Extras include an interesting audio commentary with the director. Here he really puts across a strong argument for the fact that people higher up have been allowed to get away with murder and much worse and will probably never be held accountable. His darkest thoughts include the very real possibility that this whole thing may have been whipped up (and those responsible made publicly accountable) in order to help Bush win his second term.

We also get Additional Scenes (26 min, 04 sec worth of interviews - some of which should have been kept in); Original Theatrical Trailer and trailers for other movies.

The Additional Scenes features a few more disturbing revelations - like the fact that glass was put in inmates food and that there was a massacre when guards opened fire and killed a lot of detainees because they were protesting and throwing rocks. There's also an interesting account of Saddam Hussein's capture an incarceration and a story (designed to make you sympathise with the officers' plight) about one of the soldier's trailers being bombed and the unfortunate individual being burned alive. It is Davis that tells this story - breaking down in tears. Yet he doesn't seem to know the guy's name.

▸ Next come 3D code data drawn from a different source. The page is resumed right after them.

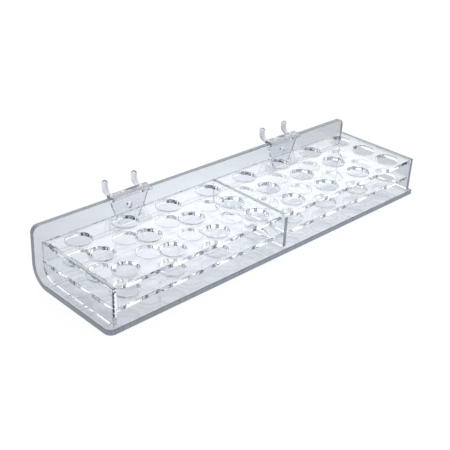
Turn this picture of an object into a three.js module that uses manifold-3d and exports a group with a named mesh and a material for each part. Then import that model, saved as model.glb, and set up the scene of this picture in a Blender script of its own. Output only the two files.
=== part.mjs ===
// A clear acrylic tube tray with two removable peg hooks.
// Millimetres. +X runs along the tray to its right end, +Y back to the board that it hangs on, +Z up.
// The origin is on the underside of the base, at the middle of the bent sheet's length and depth.
import * as THREE from "three";
import { mergeVertices } from "three/addons/utils/BufferGeometryUtils.js";
import Module from "manifold-3d";

// Sheet stock: one thickness for the shelves and uprights, a heavier one for the bent sheet
const SHEET = 3;
const BENT_SHEET = 4;

// Bent sheet: the base that the tubes stand on and the panel behind them, in one piece
const SHEET_LENGTH = 310;
const BASE_DEPTH = 81;
const PANEL_TOP = 42;
const BEND_OUTER_RADIUS = 15;
const CORNER_RADIUS = 5;

// The shelves and end plates stand on the base: off its left end, behind its front edge and clear
// of the panel
const LEFT_MARGIN = 5.2;
const FRONT_MARGIN = 3.2;
const REAR_GAP = 0.6;
const TRAY_TOP = 30.4;
const MID_SHELF_TOP = 16;
const BEND_CLEARANCE = 0.5;

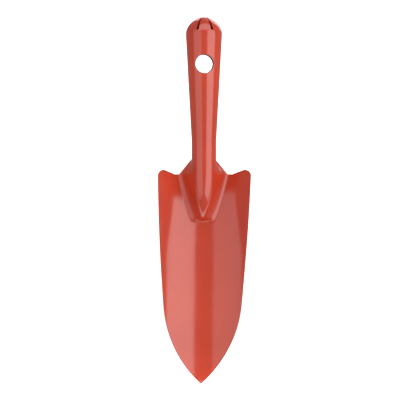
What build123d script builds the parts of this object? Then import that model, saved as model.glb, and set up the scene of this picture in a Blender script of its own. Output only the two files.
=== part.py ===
from build123d import *
import os
from math import atan2, cos, hypot, radians, sin, sqrt, tan

# Hand trowel, pressed and rolled from one sheet of steel. Sizes are in millimetres.
# The origin is the centre of the hanging hole, on the axis of the handle tube.
# +Z runs up the handle to its closed end, and the hollow of the blade faces -Y.

# The sheet, and the tube that it is rolled into
sheet = 1.6
butt_radius = 14.3
neck_radius = 9.7
hole_to_butt = 22.7
butt_band = 1.3
hole_to_taper_foot = 61.0
hanging_hole_radius = 7.35
seam_width = 0.8
seam_depth = 0.5

# The closed end: a shoulder bend, then tongues folded in towards a small opening
shoulder_bend_radius = 8.0
shoulder_bend_angle = 18.5
petal_count = 7
petal_bend_radius = 15.5
petal_bend_angle = 40.5
end_opening_radius = 4.0
slot_root_radius = 0.95
slot_tip_radius = 0.18
slot_root_gap = 0.35
slot_tilt = 45.0

# The neck: the tube opens in a V at the back, down to the notches beside the blade's ears
hole_to_seam_end = 64.0
hole_to_notch = 87.2
hollow_start_share = 0.5
seam_end_gap = 0.3

# The ridge that carries the tube's front into the blade, inside a U-shaped valley
ridge_length = 44.7
ridge_half_width = 19.5
valley_power = 0.42
nose_start_below_hole = 68.0
toe_above_valley_end = 4.9
toe_radius = 1.5
toe_half_width = 4.0
toe_fade = 6.0
valley_radius_at_notch = 5.0
valley_radius_at_toe = 10.5
valley_floor_angle = 8.0

# The blade, dished across and cranked back from the handle's line
blade_length = 166.6
blade_width = 73.6
point_width = 62.1
point_length = 62.0
side_arc_radius = 1700.0
blade_crank = 9.5
floor_at_notch = 13.0
shoulder_dish_radius = 37.0
middle_dish_radius = 50.0
middle_below_notch = 62.0
wing_angle = 42.0
notch_width = 3.0
ear_angle = 22.0
ear_corner_radius = 4.5
notch_radius = 1.5

# Heights that follow
taper_foot_z = -hole_to_taper_foot
seam_end_z = -hole_to_seam_end
notch_z = -hole_to_notch
hollow_start_z = seam_end_z + hollow_start_share * (notch_z - seam_end_z)
valley_end_z = notch_z - ridge_length
toe_z = valley_end_z + toe_above_valley_end
tip_z = notch_z - blade_length
bend_z = hole_to_butt + butt_band
fold_z = bend_z + shoulder_bend_radius * sin(radians(shoulder_bend_angle))


def blend(start, end, share):
    """A value between start and end, held at the nearer one outside 0 to 1."""
    return start + (end - start) * min(max(share, 0.0), 1.0)


def floor_y(z):
    """The front of the blade's sheet on the centre line, or where it would be under the ridge."""
    return floor_at_notch + tan(radians(blade_crank)) * (notch_z - z)


def dish_radius(z):
    """The radius of the blade's hollow, tightest at the shoulders."""
    return blend(shoulder_dish_radius, middle_dish_radius, (notch_z - z) / middle_below_notch)


def dish_depth(x, z):
    """How far the hollow's front has come forward of its floor, out at x."""
    radius = dish_radius(z)
    wing_start = radius * sin(radians(wing_angle))
    on_arc = min(abs(x), wing_start)
    return radius - sqrt(radius**2 - on_arc**2) + (abs(x) - on_arc) * tan(radians(wing_angle))


def edge_x(z):
    """Half the width of the ridge: its lips in the neck, and the line of the valley in the blade."""
    if z > notch_z:
        share = (seam_end_z - z) / (seam_end_z - notch_z)
        return blend(seam_end_gap, ridge_half_width, share)
    share = (z - valley_end_z) / ridge_length
    return ridge_half_width * max(share, 0.0) ** valley_power


def edge_y(z):
    """The front of the sheet at that edge, from the back of the tube to the valley in the blade."""
    if z > notch_z:
        valley = floor_y(notch_z) - dish_depth(ridge_half_width, notch_z)
        return blend(neck_radius, valley, (seam_end_z - z) / (seam_end_z - notch_z))
    return floor_y(z) - dish_depth(edge_x(z), z)


def crest_y(z):
    """The ridge's top line, which leaves the tube level and noses down to the blade's floor."""
    share = (-nose_start_below_hole - z) / (-nose_start_below_hole - toe_z)
    return blend(-neck_radius, floor_y(toe_z), min(max(share, 0.0), 1.0) ** 3)


def dish_y(x, z):
    """The front of the blade's sheet out at x."""
    return floor_y(z) - dish_depth(x, z)


def ridge_point(z, share):
    """The front of the ridge at a share of its half section, from the crest to the edge.

    The half section is a round top, a straight flank and a hollow that ends nearly level.
    """
    if z <= toe_z:
        x = share * max(edge_x(z), toe_half_width)
        return x, dish_y(x, z)
    toe_share = (notch_z - z) / (notch_z - toe_z)
    top = blend(neck_radius, toe_radius, max(toe_share, 0.0) ** 2)
    hollow = blend(valley_radius_at_notch, valley_radius_at_toe, toe_share)
    hollow = blend(0.0, hollow, (hollow_start_z - z) / (hollow_start_z - notch_z))
    end_angle = radians(valley_floor_angle)
    # the flank is the line that touches the top's circle and the hollow's circle
    across = edge_x(z) + hollow * sin(end_angle)
    down = edge_y(z) - crest_y(z) - top - hollow * cos(end_angle)
    flank = sqrt(max(across**2 + down**2 - (top + hollow) ** 2, 0.0))
    slope = atan2(down, across) + atan2(top + hollow, flank)
    run = share * (top * slope + flank + hollow * max(slope - end_angle, 0.0))
    top_angle = min(run / top, slope)
    flank_run = min(max(run - top * slope, 0.0), flank)
    hollow_angle = slope
    if hollow > 0:
        hollow_angle = slope - max(run - top * slope - flank, 0.0) / hollow
    x = top * sin(top_angle) + flank_run * cos(slope) + hollow * (sin(slope) - sin(hollow_angle))
    y = crest_y(z) + top * (1 - cos(top_angle)) + flank_run * sin(slope)
    y += hollow * (cos(hollow_angle) - cos(slope))
    settled = blend(0.0, 1.0, (toe_z + toe_fade - z) / toe_fade)
    return x, blend(y, dish_y(x, z), settled**2 * (3 - 2 * settled))


def band_outline(z, steps, extra):
    """The front and the back of the ridge's sheet, each as points from the left edge to the right."""
    half = [ridge_point(z, step / steps) for step in range(steps + 1)]
    if extra > 0:
        x = half[-1][0] + extra
        level_on = half[-1][1] + extra * tan(radians(valley_floor_angle))
        half.append((x, dish_y(x, z) if z <= toe_z else level_on))
    front = [(-x, y) for x, y in reversed(half[1:])] + half
    back = []
    for place, (x, y) in enumerate(front):
        before = front[max(place - 1, 0)]
        after = front[min(place + 1, len(front) - 1)]
        along_x = after[0] - before[0]
        along_y = after[1] - before[1]
        length = hypot(along_x, along_y)
        back.append((x - sheet * along_y / length, y + sheet * along_x / length))
    return front, back


def meridian_plane(angle):
    """The plane through the tube's axis at that angle from +X, with its y along +Z."""
    turn = radians(angle)
    return Plane(origin=(0, 0, 0), x_dir=(cos(turn), sin(turn), 0), z_dir=(sin(turn), -cos(turn), 0))


os.makedirs("parts", exist_ok=True)

# The two outlines seen from the front: the U inside the valley, and the blade around it
blade_half = blade_width / 2
ear_corner_z = notch_z + (blade_half - ridge_half_width - notch_width) * tan(radians(ear_angle))
side_top = (blade_half, notch_z - ear_corner_radius)
valley_steps = 12
valley_line = []
for step in range(valley_steps + 1):
    height = valley_end_z + ridge_length * (step / valley_steps) ** 2
    valley_line.append((edge_x(height), height))
with BuildSketch(Plane.XZ) as valley_outline:
    with BuildLine():
        Spline(*valley_line)
        Line((ridge_half_width, notch_z), (0, notch_z))
        mirror(about=Plane.YZ)
    make_face()
with BuildSketch(Plane.XZ) as blade_outline:
    with BuildLine():
        FilletPolyline(
            (0, notch_z),
            (ridge_half_width + notch_width, notch_z),
            (blade_half, ear_corner_z),
            side_top,
            radius=[notch_radius, ear_corner_radius],
        )
        side = RadiusArc(side_top, (point_width / 2, tip_z + point_length), side_arc_radius)
        TangentArc(side @ 1, (0, tip_z), tangent=side % 1)
        mirror(about=Plane.YZ)
    make_face()
    add(valley_outline.sketch, mode=Mode.SUBTRACT)

# Blade: a band of sheet bent across to the dish, cut to its outline
blade_stations = [ear_corner_z + sheet, notch_z, notch_z - middle_below_notch / 2]
blade_stations += [notch_z - middle_below_notch, (notch_z - middle_below_notch + tip_z) / 2, tip_z - sheet]
with BuildPart() as blade:
    for z in blade_stations:
        turn = radians(wing_angle)
        wing_x = dish_radius(z) * sin(turn)
        end_x = blade_half + sheet
        with BuildSketch(Plane.XY.offset(z)):
            with BuildLine():
                Line((-end_x, dish_y(end_x, z)), (-wing_x, dish_y(wing_x, z)))
                ThreePointArc((-wing_x, dish_y(wing_x, z)), (0, floor_y(z)), (wing_x, dish_y(wing_x, z)))
                Line((wing_x, dish_y(wing_x, z)), (end_x, dish_y(end_x, z)))
                offset(amount=sheet, side=Side.LEFT)
            make_face()
    loft()
    extrude(blade_outline.sketch, amount=blade_length, both=True, mode=Mode.INTERSECT)
blade.part.label = "blade"
export_step(blade.part, "parts/blade.step")

# Neck: the tube opens at the back, in a V that ends at the blade's notches
flare_shares = (0, 0.15, 0.35, 0.55, 0.78, 1)
section_steps = 11
with BuildPart() as neck:
    for share in flare_shares:
        z = blend(seam_end_z, notch_z, share)
        front, back = band_outline(z, section_steps, 0)
        with BuildSketch(Plane.XY.offset(z)):
            with BuildLine():
                Spline(*front)
                Line(front[-1], back[-1])
                Spline(*back)
                Line(front[0], back[0])
            make_face()
    loft()
neck.part.label = "neck"
export_step(neck.part, "parts/neck.step")

# Ridge: the tube's front carried on into the blade, cut to the valley's U
ridge_stations = 8
with BuildPart() as ridge:
    for station in range(ridge_stations + 1):
        z = blend(notch_z, valley_end_z - sheet, station / ridge_stations)
        front, back = band_outline(z, section_steps, 2 * sheet)
        with BuildSketch(Plane.XY.offset(z)):
            with BuildLine():
                Spline(*front)
                Line(front[-1], back[-1])
                Spline(*back)
                Line(front[0], back[0])
            make_face()
    loft()
    extrude(valley_outline.sketch, amount=blade_length, both=True, mode=Mode.INTERSECT)
ridge.part.label = "ridge"
export_step(ridge.part, "parts/ridge.step")

# Handle tube: a taper from the butt to the neck, with the hanging hole through both walls
with BuildPart() as handle_tube:
    with BuildSketch(Plane.XZ):
        with BuildLine():
            taper = Polyline(
                (neck_radius, seam_end_z),
                (neck_radius, taper_foot_z),
                (butt_radius, hole_to_butt),
                (butt_radius, bend_z),
            )
            JernArc(taper @ 1, (0, 1), shoulder_bend_radius, shoulder_bend_angle)
            offset(amount=sheet, side=Side.LEFT)
        make_face()
    revolve(axis=Axis.Z)
    with BuildSketch(Plane.XZ):
        Circle(hanging_hole_radius)
    extrude(amount=2 * butt_radius, both=True, mode=Mode.SUBTRACT)
    with BuildSketch(Plane.YZ):
        with BuildLine():
            Polyline(
                (neck_radius - seam_depth, seam_end_z),
                (neck_radius - seam_depth, taper_foot_z),
                (butt_radius - seam_depth, hole_to_butt),
                (butt_radius - seam_depth, fold_z),
                (butt_radius + seam_depth, fold_z),
                (butt_radius + seam_depth, seam_end_z),
                close=True,
            )
        make_face()
    extrude(amount=seam_width / 2, both=True, mode=Mode.SUBTRACT)
handle_tube.part.label = "handle_tube"
export_step(handle_tube.part, "parts/handle_tube.step")

# End petals: the tube's end slit into tongues, each folded in over the opening
petal_pitch = 360 / petal_count
front_angle = -90
petal_foot_slope = radians(90 - shoulder_bend_angle)
petal_top_slope = radians(90 - shoulder_bend_angle - petal_bend_angle)
petal_foot_x = butt_radius - shoulder_bend_radius * (1 - sin(petal_foot_slope))
slot_across = cos(radians(slot_tilt))
slot_up = sin(radians(slot_tilt))
slot_root_y = fold_z * slot_across - petal_foot_x * slot_up + slot_root_gap + slot_root_radius
slot_tip_y = (fold_z + butt_radius) * slot_across


def slot_plane(angle):
    """The plane through the origin that faces outward at that angle from +X and up at the slots' tilt."""
    turn = radians(angle)
    outward = (cos(turn) * slot_across, sin(turn) * slot_across, slot_up)
    return Plane(origin=(0, 0, 0), x_dir=(-sin(turn), cos(turn), 0), z_dir=outward)


for number in range(petal_count):
    side_angles = [front_angle + petal_pitch * (number + side) for side in (-0.5, 0.5)]
    with BuildPart() as end_petal:
        with BuildSketch(meridian_plane(side_angles[1])):
            with BuildLine():
                fold = JernArc(
                    (petal_foot_x, fold_z),
                    (-cos(petal_foot_slope), sin(petal_foot_slope)),
                    petal_bend_radius,
                    petal_bend_angle,
                )
                reach = (fold @ 1).X - end_opening_radius
                Line(fold @ 1, fold @ 1 + Vector(-reach, reach * tan(petal_top_slope)))
                offset(amount=sheet, side=Side.LEFT)
            make_face()
        revolve(axis=Axis((0, 0, 0), (0, 0, -1)), revolution_arc=petal_pitch)
        for angle in side_angles:
            with BuildSketch(slot_plane(angle)):
                with Locations((0, slot_root_y)):
                    Circle(slot_root_radius)
                with Locations((0, slot_tip_y)):
                    Circle(slot_tip_radius)
                make_hull()
            extrude(amount=4 * butt_radius, mode=Mode.SUBTRACT)
    end_petal.part.label = f"end_petal_{number + 1}"
    export_step(end_petal.part, f"parts/end_petal_{number + 1}.step")
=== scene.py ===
# %% [markdown]
# # A pressed steel hand trowel
# The trowel is one sheet of steel. A press dishes the blade and raises the ridge, and a roller closes the
# sheet round into the handle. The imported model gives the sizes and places, and this lesson gives the looks.

# %% Load the frame
from math import asin, atan2, cos, hypot, pi, radians, sin, sqrt, tan

import bmesh
import bpy
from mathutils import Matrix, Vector


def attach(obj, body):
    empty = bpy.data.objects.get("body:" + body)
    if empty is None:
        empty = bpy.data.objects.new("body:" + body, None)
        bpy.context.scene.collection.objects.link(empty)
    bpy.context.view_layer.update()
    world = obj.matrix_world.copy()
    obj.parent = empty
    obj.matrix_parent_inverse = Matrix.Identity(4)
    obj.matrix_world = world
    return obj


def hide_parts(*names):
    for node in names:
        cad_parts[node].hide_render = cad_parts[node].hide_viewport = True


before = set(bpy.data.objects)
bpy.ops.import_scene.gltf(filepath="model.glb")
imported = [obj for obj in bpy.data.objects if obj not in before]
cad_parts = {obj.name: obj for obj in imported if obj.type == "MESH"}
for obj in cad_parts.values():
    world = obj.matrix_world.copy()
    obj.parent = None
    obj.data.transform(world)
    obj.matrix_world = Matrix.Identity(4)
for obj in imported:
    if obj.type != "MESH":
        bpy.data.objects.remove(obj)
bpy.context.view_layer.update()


MM = 0.001

# %% [markdown]
# ## Sizes of the pressing
# These are in millimetres. All but the slots and the seam are the sizes that the solid model was drawn with,
# so the looks fit its box. The slots are wider here, and the seam at the back of the handle is open by a
# hair, where the solid model has a groove.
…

The other guilty interviewees all sound bitter, especially Lynndie England who seems more p*ssed that she was cheated on by her boyfriend (who is still in jail for his part) and that he cropped the other woman he was sleeping with out of the photo of England holding a leash attached to a detainee who is laying on the floor. England claims she never wanted to be in the photos, but anyone with eyes can see that she appears to be having a great time as she poses for the camera.

While it sounds like I hated this movie, the opposite is the case. But I probably didn't get out of it what the director intended. My main problem though, and sorry to keep coming back to it, is that some of those interviewed (we never know which) were paid for their time. While, sadly, this isn't an unheard of practice, I wasn't aware that that it was standard operating procedure for a documentary filmmaker.